Despite the bleak scenario in 2019, then jump to 2020 will be significant, as the least optimistic of the international bodies or rating firms point to regional GDP growth for 2020 of 1.3%, which is the case for ECLAC, after coming in at a projection of just 0.1% this year. Next on the optimistic scale is Fitch Ratings, which says the region will grow 1.7% next year, after an incipient 0.8% in 2019. The IMF and the World Bank are the most optimistic with growth projections of 1.8% and up to 2.1% (in the case of the IMF) if Venezuela is removed from the list.
Which countries will see the most growth?
If the analysis of economic growth projections for next year is done by country, the rankings, although they vary according to the organization, are not entirely dissimilar. For example, among the main economies of Latin America, for the IMF the five that will grow the most next year are Panama, with a variation of 5.5% in its GDP, followed by Paraguay (4%9 ), Bolivia (3.8%), Colombia (3.6%) and Peru (3.6%).
In the case of the World Bank, the top 5 of the highest annual production will be Panama (4.6%), Bolivia (3.6%), Colombia (3.6%), Peru (3.2%), and Paraguay (3.1%).
ECLAC, which updated its economic projections for the region in the second week of December, has the following ranking: Panama (3.8%), Colombia (3.5%), Peru (3.2%), Bolivia (3%), and Paraguay (3%).
Although not all Latin American countries are in the OECD, they include in independent data the figures of some countries and those are Colombia (3.5%), Chile (2.4%), Brazil (1.7%), Mexico (1.2%). As a report of Latin American newspapers, we include in this report Spain, whose growth projection for 2020 is 1.6%, that is 0.4 percentage points less than the 2% of GDP growth calculated for 2019.
In the case of Spain, the factor that has influenced incipient growth is the governance crisis that has had the head of government Pedro Sanchez, who until mid-November reached an agreement with the leader of United We Can, Pablo Iglesias, to form a coalition government.
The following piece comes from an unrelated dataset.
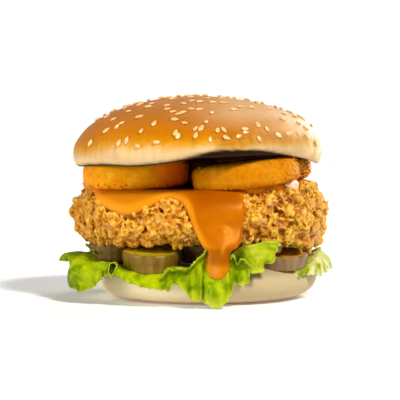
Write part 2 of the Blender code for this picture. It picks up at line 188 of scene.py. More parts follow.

Although Colombia is among the countries with the best scenario for 2020, the national government and that of the countries in the region still have challenges ahead. As Fitch Ratings makes clear: "Most countries are expected to grow below potential and recovery remains weak, especially in the context of weak 1% growth during 2014-2018. In addition, growth in Latin America will be the weakest among the different regions of the world," Shetty explained.
ECLAC's recommendations for improvement in 2020
One of the recommendations made by ECLAC to Latin American governments to guarantee a rise in GDP next year is fiscal sustainability. To achieve this, in addition to making structural reforms in tax systems, they suggest: "improving progressiveness by strengthening taxes on wealth, reducing tax evasion that represents 6.3% regionwide, reassessing tax expenditures that represent 3.7% of regional GDP and implementing a new generation of taxes on the digital economy and the environment.